Mr Skinner explained to our workshop that anyone could intervene and help a person suffering from emotional stress — including depression and suicidal thoughts. ‘You don’t have to be a trained mental health specialist. Just listening is a great gift to give someone who is having a crisis,’ he said.
Listening — properly listening — is quite a skill. Samaritans chief executive Ruth Sutherland has spoken widely about the importance of people becoming better listeners. ‘The scale of the problem is so big that Samaritans cannot address it alone. Everyone has a role to play in reducing suicide,’ she says. ‘As family, friends, colleagues, parents and professionals, we all know the dangers of ignoring someone who’s feeling lost, hopeless or ignored.
‘The UK is going through challenging times socially, politically and economically. Samaritans is there for anyone feeling overwhelmed, but we can all do more in our immediate circles,’ she added.

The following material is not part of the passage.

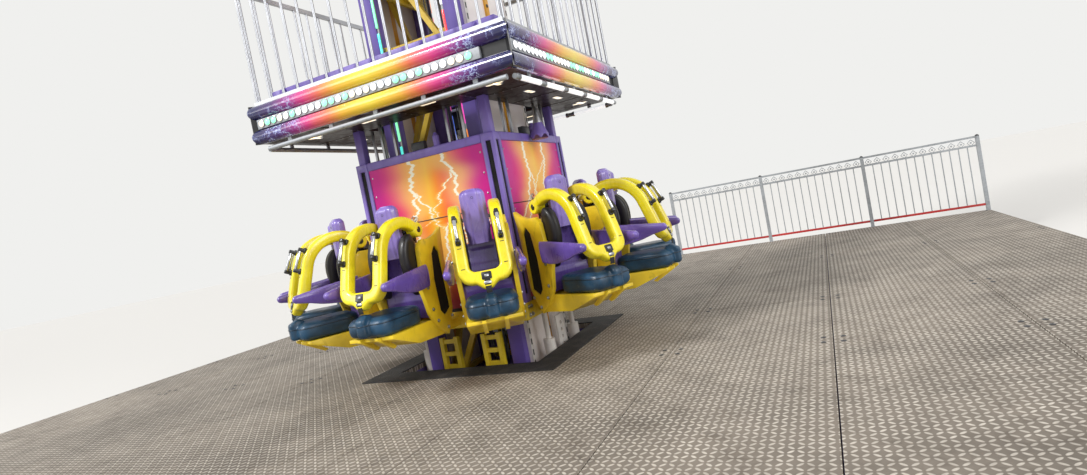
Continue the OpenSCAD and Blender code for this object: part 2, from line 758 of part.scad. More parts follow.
// A cushion with a rounded front edge, narrower between the side plates, and a pommel block on its front
module seat_cushions() {
    r = cushion_t / 2;
    pr = 30;
    wide_x = cushion_x0 + 90;
    rear_w = min(cushion_w, back_w - 10);
    px = cushion_x1 + pommel_out;
    ph = pommel_top - cushion_low;
    color("#1b4a66") at_seats() translate([0, 0, seat_z]) {
        block([cushion_x0, -rear_w / 2, 0], [wide_x + 1, rear_w / 2, cushion_t]);
        block([wide_x, -cushion_w / 2, 0], [cushion_x1 - r, cushion_w / 2, cushion_t]);
        translate([cushion_x1 - r, 0, r]) rotate([90, 0, 0]) cylinder(r = r, h = cushion_w, center = true);
        block([cushion_x1 - r - pr, -pommel_w / 2, 10], [px, pommel_w / 2, ph - pr]);
        block([cushion_x1 - r, -pommel_w / 2, ph - pr - 1], [px - pr, pommel_w / 2, ph]);
        for (x = [cushion_x1 - r, px - pr])
            translate([x, 0, ph - pr]) rotate([90, 0, 0]) cylinder(r = pr, h = pommel_w, center = true);
    }
}

// A wedge with a rounded tip, outside each side plate
module seat_armrests() {
    y0 = back_w / 2 + side_t + touch;
    tip = [arm_x0 + arm_l - arm_tip, arm_top - 55 - arm_tip];
    color("#7e66bd") at_seats() mirrored_y() translate([0, y0 + arm_t, deck_top]) rotate([90, 0, 0]) linear_extrude(arm_t)
        polygon(concat([[arm_x0, arm_top]], arc(tip, arm_tip, 82, -70),
            [[arm_x0 + 300, arm_top - 172], [arm_x0 + 150, arm_top - 192], [arm_x0, arm_top - 180]]));
}

module headrests() {
    r = 40;
    color("#9a86d6") at_seats() translate([head_r - head_t, 0, deck_top]) {
        block([0, -head_w / 2, head_low], [head_t, head_w / 2, head_top - r]);
        block([0, -head_w / 2 + r, head_top - r], [head_t, head_w / 2 - r, head_top]);
        for (s = [-1, 1]) translate([0, s * (head_w / 2 - r), head_top - r]) rotate([0, 90, 0]) cylinder(r = r, h = head_t);
    }
}

module pivot_housings() {
    w = harness_w - 2 * harness_d - 16;
    color("#26272b") at_seats() translate([pivot_r, 0, pivot_top]) rotate([90, 0, 0]) {
        cylinder(d = housing_d, h = w, center = true);
        cylinder(d = pin_d, h = harness_w - 4, center = true);
        translate([-housing_back, -housing_drop, -w / 2 + 20]) cube([housing_back - 5, 100, w - 40]);
    }
}

// The outline of a U with round corners, its lap bar's middle at y = -low
module u_outline(outer, inner, low, high, tip) {
    r_out = lap_round;
    r_in = 45;
    wide = outer / 2 - r_out + 1;
    half = (outer - inner) / 4;
    difference() {
        union() {
            translate([-outer / 2, -low - half + r_out]) square([outer, low + half - r_out - high]);
            translate([-outer / 2 + r_out, -low - half]) square([outer - 2 * r_out, r_out + 1]);
            for (s = [-1, 1]) translate([s * (outer / 2 - r_out), -low - half + r_out]) circle(r = r_out);
            polygon([[-wide, -low - half + 1], [wide, -low - half + 1], [18, -low - half - tip], [-18, -low - half - tip]]);
        }
        translate([-inner / 2, -low + half + r_in]) square([inner, low]);
        translate([-inner / 2 + r_in, -low + half]) square([inner - 2 * r_in, r_in + 1]);
        for (s = [-1, 1]) translate([s * (inner / 2 - r_in), -low + half + r_in]) circle(r = r_in);
    }
}

// Points on an arc round c, from angle a0 to angle a1
function arc(c, r, a0, a1, n = 14) =
    [for (k = [0:n]) c + r * [cos(a0 + (a1 - a0) * k / n), sin(a0 + (a1 - a0) * k / n)]];

// One shoulder hook in side view: pivot eye, bend over the shoulder, upper part of the arm
module hook_outline(run) {
    out = [cos(tilt), sin(tilt)];
    down = run * [sin(tilt), -cos(tilt)];
    r0 = shoulder_r - harness_t / 2;
    r1 = shoulder_r + harness_t / 2;
    difference() {
        union() {
            polygon(concat(arc(bend, r1, bend_from, tilt), [bend + r1 * out + down, bend + r0 * out + down],
                arc(bend, r0, tilt, bend_from)));
            translate([pivot_r, pivot_top]) circle(d = harness_t + eye_wall);
        }
        translate([pivot_r, pivot_top]) circle(d = pin_d + 0.2);
    }
}

// An upright handle on two end mounts, standing off the arm's front
module grab_handle() {
    stand = 34;
    root = 16;
    for (z = [-handle_l / 2 + 12, handle_l / 2 - 12]) translate([-root, -11, z - 12]) cube([root + stand, 22, 24]);
    translate([stand, 0, -handle_l / 2]) cylinder(d = handle_d, h = handle_l, $fn = 24);
}

// The shoulder harness of seat i
module harness(i) {
    split = arm_run * 0.45;
    color("#e8cf1c") rotate([0, 0, i * 360 / seat_n]) {
        for (s = [-1, 1]) translate([0, s * arm_y, 0]) rotate([90, 0, 0])
            linear_extrude(harness_d, center = true) hook_outline(split + lap_over);
        translate([bend[0], 0, bend[1]]) rotate([0, -tilt, 0]) translate([shoulder_r, 0, 0]) {
            translate([-harness_t / 2 + lap_step, 0, 0]) rotate([90, 0, 90]) linear_extrude(harness_t - 2 * lap_step)
                u_outline(harness_w - 2 * lap_step, harness_w - 2 * harness_d + 2 * lap_step, arm_run, split, lap_tip);
        }
        for (s = [-1, 1]) translate([bend[0], s * arm_y, bend[1]]) rotate([0, -handle_at, 0])
            translate([shoulder_r + harness_t / 2, 0, 0]) grab_handle();
    }
}

base_frame();
levelling_jacks();
deck_front();
deck_back();
deck_left();
deck_right();
deck_mats();
exit_fence();
deck_steps();
tower_rails();
lattice_front();
lattice_back();
lattice_left();
lattice_right();
side_panels_front();
side_panels_rear();
side_strips();
light_tubes();
fold_hinge();
erection_ram();
tower_ladder();
lift_cables();
tower_head();
head_sheaves();
landing_buffers();
base_brackets();
carrier_ring();
carrier_posts();
carrier_top_rails();
art_panels();
guide_rollers();
canopy_posts();
canopy_frame();
canopy_soffit();
fascia_sheets();
fascia_bands();
canopy_pipes();
canopy_cage();
bell_hoods();
seat_frames();
seat_backs();
seat_cushions();
seat_armrests();
headrests();
pivot_housings();
harness(0);  // harness_01
harness(1);  // harness_02
harness(2);  // harness_03
harness(3);  // harness_04
harness(4);  // harness_05
harness(5);  // harness_06
harness(6);  // harness_07
harness(7);  // harness_08
harness(8);  // harness_09
harness(9);  // harness_10
harness(10);  // harness_11
harness(11);  // harness_12
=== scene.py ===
"""Looks of the drop tower ride: finishes, moulded seats, harnesses, lamps, picture panels and small fittings.

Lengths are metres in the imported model's frame: +Z is up, the tower stands on the Z axis and the deck's front
faces -Y. A seat is modelled once on the +X side and turned to its places round the carrier.
"""

import logging
import math
from dataclasses import dataclass, field
from enum import Enum
from random import Random
from typing import Callable, Iterable, Sequence

import bmesh
import bpy
from mathutils import Matrix, Vector


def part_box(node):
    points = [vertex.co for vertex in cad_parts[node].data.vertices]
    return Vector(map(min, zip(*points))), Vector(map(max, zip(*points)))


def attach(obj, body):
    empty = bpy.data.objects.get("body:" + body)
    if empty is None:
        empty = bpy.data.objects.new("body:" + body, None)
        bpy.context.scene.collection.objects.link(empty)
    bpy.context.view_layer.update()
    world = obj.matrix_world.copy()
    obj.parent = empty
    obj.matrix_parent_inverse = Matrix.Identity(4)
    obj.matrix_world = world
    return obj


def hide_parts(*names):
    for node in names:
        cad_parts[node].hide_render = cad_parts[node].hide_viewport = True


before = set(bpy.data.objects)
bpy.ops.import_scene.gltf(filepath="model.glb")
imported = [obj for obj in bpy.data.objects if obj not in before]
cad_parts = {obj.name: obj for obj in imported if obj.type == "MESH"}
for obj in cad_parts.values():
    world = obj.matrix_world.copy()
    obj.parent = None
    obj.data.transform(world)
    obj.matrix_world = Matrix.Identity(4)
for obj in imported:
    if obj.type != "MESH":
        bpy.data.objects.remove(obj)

log = logging.getLogger("drop_tower")

Point = Sequence[float]
Colour = tuple[float, float, float]
Socket = bpy.types.NodeSocket

SEATS = 12
UP = Vector((0.0, 0.0, 1.0))
SQUARE = ((1, 1), (-1, 1), (-1, -1), (1, -1))
CREASE = 38.0
MERGE = 1e-5
NEAR_NOTHING = 1e-6
SHARPEST_TURN = 0.35


class Face(Enum):
    """The four sides of the square tower, carrier and canopy, as turns about Z from the front."""

    FRONT = 0
    RIGHT = 90
    BACK = 180
    LEFT = 270

    @property
    def turn(self) -> Matrix:
        """The turn that brings a piece modelled on the front to this side."""
        return Matrix.Rotation(math.radians(self.value), 4, "Z")


class Glow(Enum):
    """The colours of the lamps."""

    WARM = (255, 238, 205)
    WHITE = (250, 252, 255)
    GREEN = (140, 255, 190)
    TEAL = (90, 235, 220)
    BLUE = (90, 130, 255)
    PINK = (255, 90, 190)
    ORANGE = (255, 150, 60)
    RED = (255, 70, 70)
    YELLOW = (255, 220, 80)


def linear(colour: Colour) -> tuple[float, float, float, float]:
    """Turns a colour of 0 to 255 a channel, as seen on a screen, into Blender's linear one.

    Args:
        colour: Red, green and blue, each from 0 to 255.

    Returns:
        The linear colour with full opacity.
    """
    parts = []
    for value in colour:
        share = value / 255
        parts.append(share / 12.92 if share <= 0.04045 else ((share + 0.055) / 1.055) ** 2.4)
    return (parts[0], parts[1], parts[2], 1.0)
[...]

Greater visibility of the causes of stress and the behaviours that exacerbate mental-health problems will make it easier for people to speak out and be heard. It is important for sufferers to see that they are not alone and, far from being a sign of weakness, it takes considerable courage to face up to this kind of problem.
Once faced and brought out into the open, possible solutions come that bit closer. The industry bodies which joined forces to set up the workshop with Samaritans are now liaising on a strategy that will continue to raise awareness and put training in place to help both employers and their employees.
In the end, however, it will come back to listening. Everyone is busy, so asking them to slow down and listen is asking a lot. Yet, giving someone the gift of allowing them to confide and unload is incredibly precious, and it will definitely be worth the effort if even one life is saved.